Is there a chance that Rust bindings (or, in the worst case, C++ bindings) could be provided for the main query functionality? Essentially, we are interested in the following three functions (two high-priority ones and one low-priority one):
-
open an index – this would simply open an index from disk, or fail if it's the wrong version of the index (e.g., from an older Fulgor), or if it's corrupted; this could also return a list of references names in the indexed order
-
query sequence – for a given string, it would return an array of numbers, with the number of matching k-mers in the first, second, third, ... reference. Important – we are, in principle, interested in all this information, not just the somehow pre-filtered output. And if some pre-filtering must be done for some reason (e.g., thresholding), it should allow two options: a minimum number of matching k-mers or a minimum proportion of matching k-mers (without any "advanced" filtering functionality to make it "smart").
-
get matching bit-vectors – returning the bit vectors of the matches in a given reference (expected to be used for a small subset of references, e.g., only the best-matching references)
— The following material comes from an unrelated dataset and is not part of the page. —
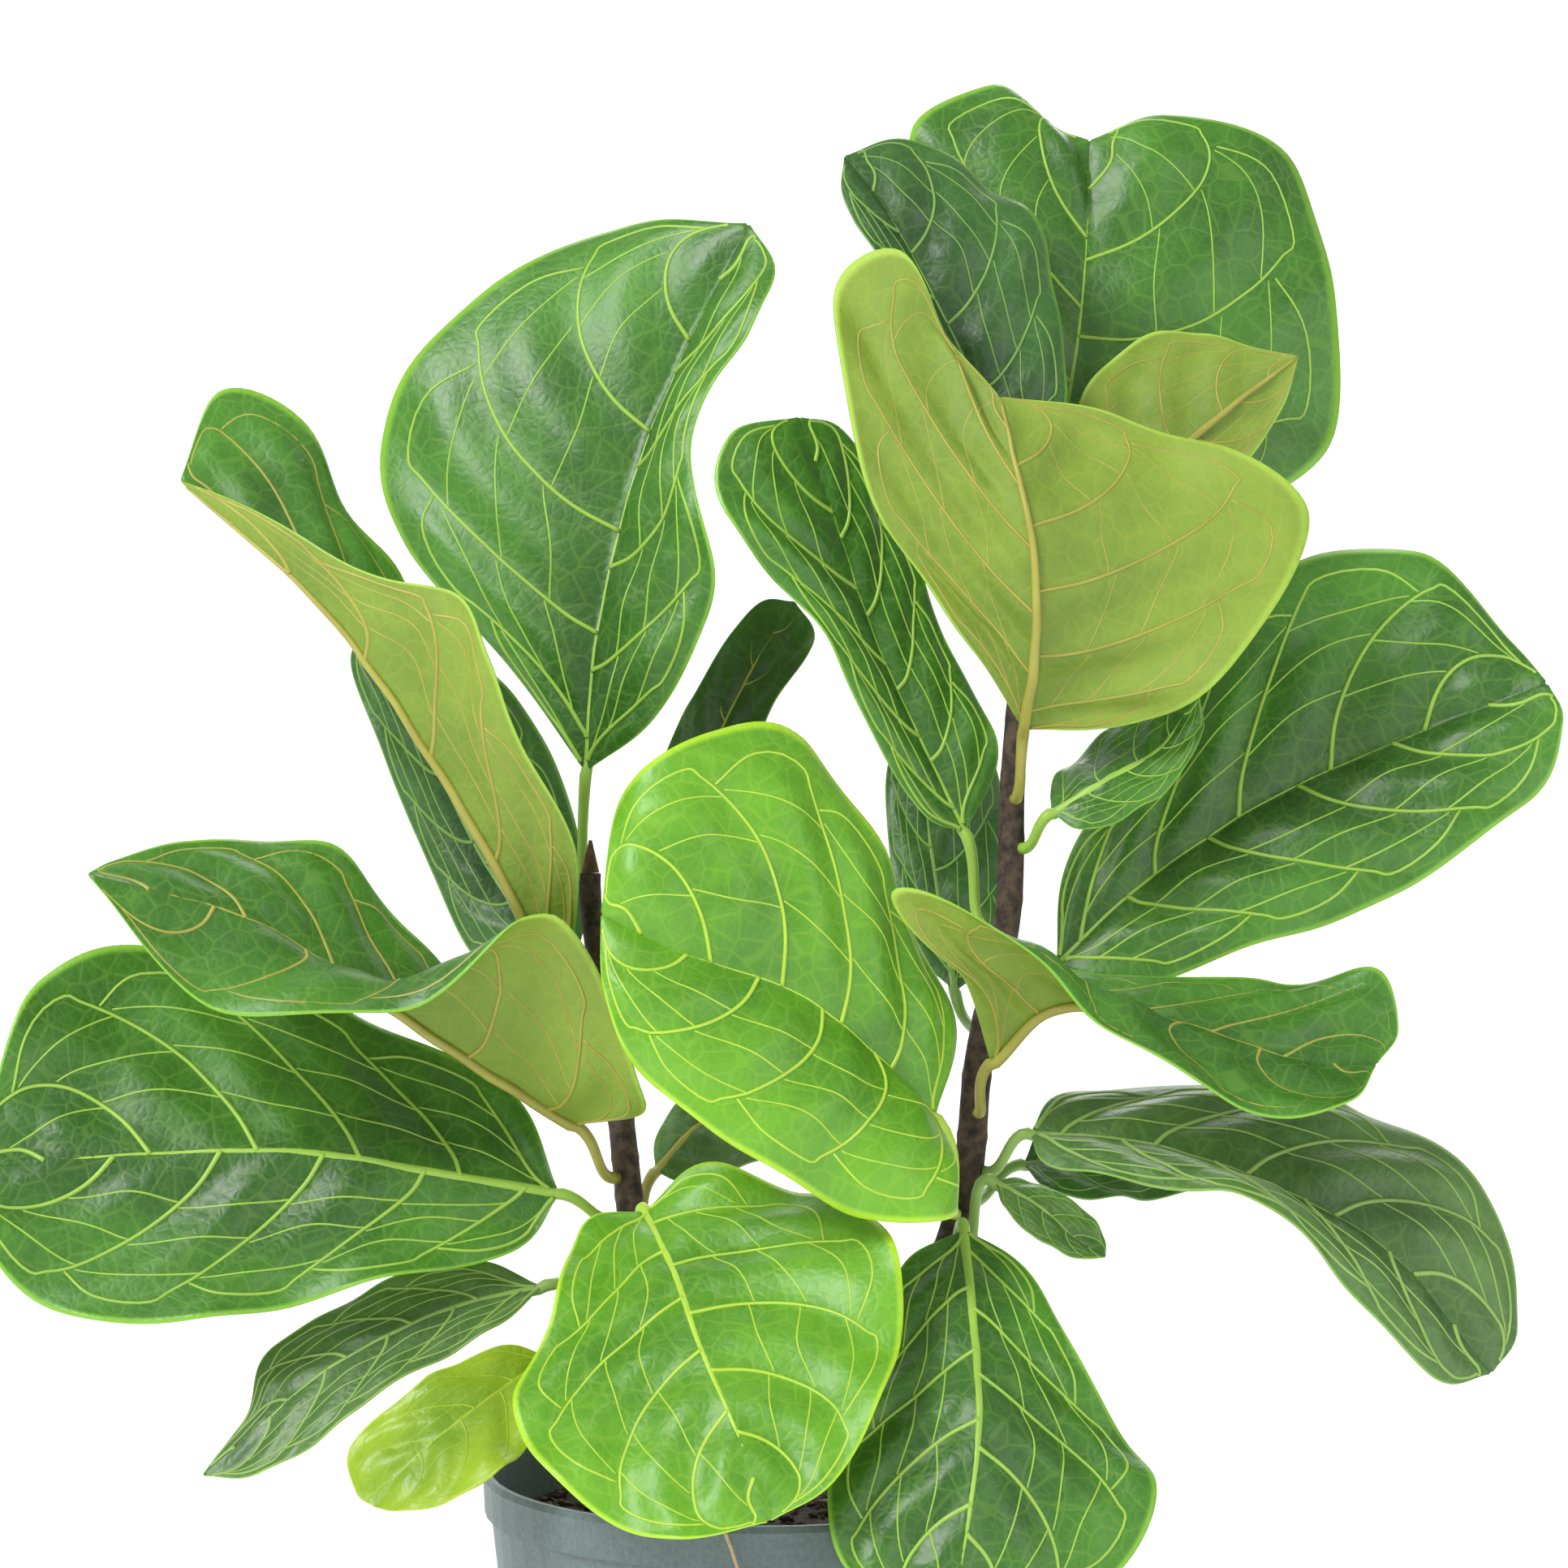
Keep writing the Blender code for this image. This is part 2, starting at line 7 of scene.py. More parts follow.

In my opinion, 1.+2. might be not that difficult for you/. It would massively increase the applicability of Fulgor – we could then really use it as an essential building block in many of our applications.
(Also cc @rob-p @Francii-B)
Hi @karel-brinda and thanks for your kind words on the Fulgor index!
I agree that the codebase of Fulgor is changing frequently (for the better, though!) and this might result is some incompatibilities for the pipelines that rely on it. However, it is work in progress and we appreciate your suggestions a lot.
So, I haven't yet learnt Rust so I don't think Rust bindings are going to appear any time soon. (Of course, if you know someone who can be interested in developing them, it'd be fantastic! cc @rob-p) So, would you like to use Fulgor from Rust itself? On the other hand, I'm not sure what a "C++ binding" is in this context, as Fulgor is written in C++. Maybe you meant "Python" bindings?
I understand the functionalities 1 and 2. About 2: the number of matching kmers in ref i will be the number of kmers of the query sequence that belong to ref i. This does not have to do with the abundance of a given kmer in a reference, which is an information that Fulgor does not store yet. Right? Then this information can actually be already retrieved from the output of the kmer-conservation tool. But probably writing the info directly is better for users :) cc @Alessio-Campa
I don't currently understand functionality 3. Could you please define what a "matching bitvector" is?
Thanks a lot!
My interpretation of (tell me if I'm misinterpreting @karel-brinda) of 3) is, a bit vector of length m - k + 1 (where m is the query length) that says which k-mers of a query matched in the index and which did not. Perhaps matched at all, or maybe a bit-vector for the (co)best references, showing which particular k-mers matched that reference.
Regarding bindings. If we had a plain C API for these 3 pieces of functionality, then making both rust and python bindings would be rather trivial. Any thoughts on what would be required there (to have a C API for this)?
a bit vector of length m - k + 1 (where m is the query length) that says which k-mers of a query matched in the index and which did not.
Ah, then it is already implicitly coded in the output of the kmer-conservation query. So we are talking about different encoding formats.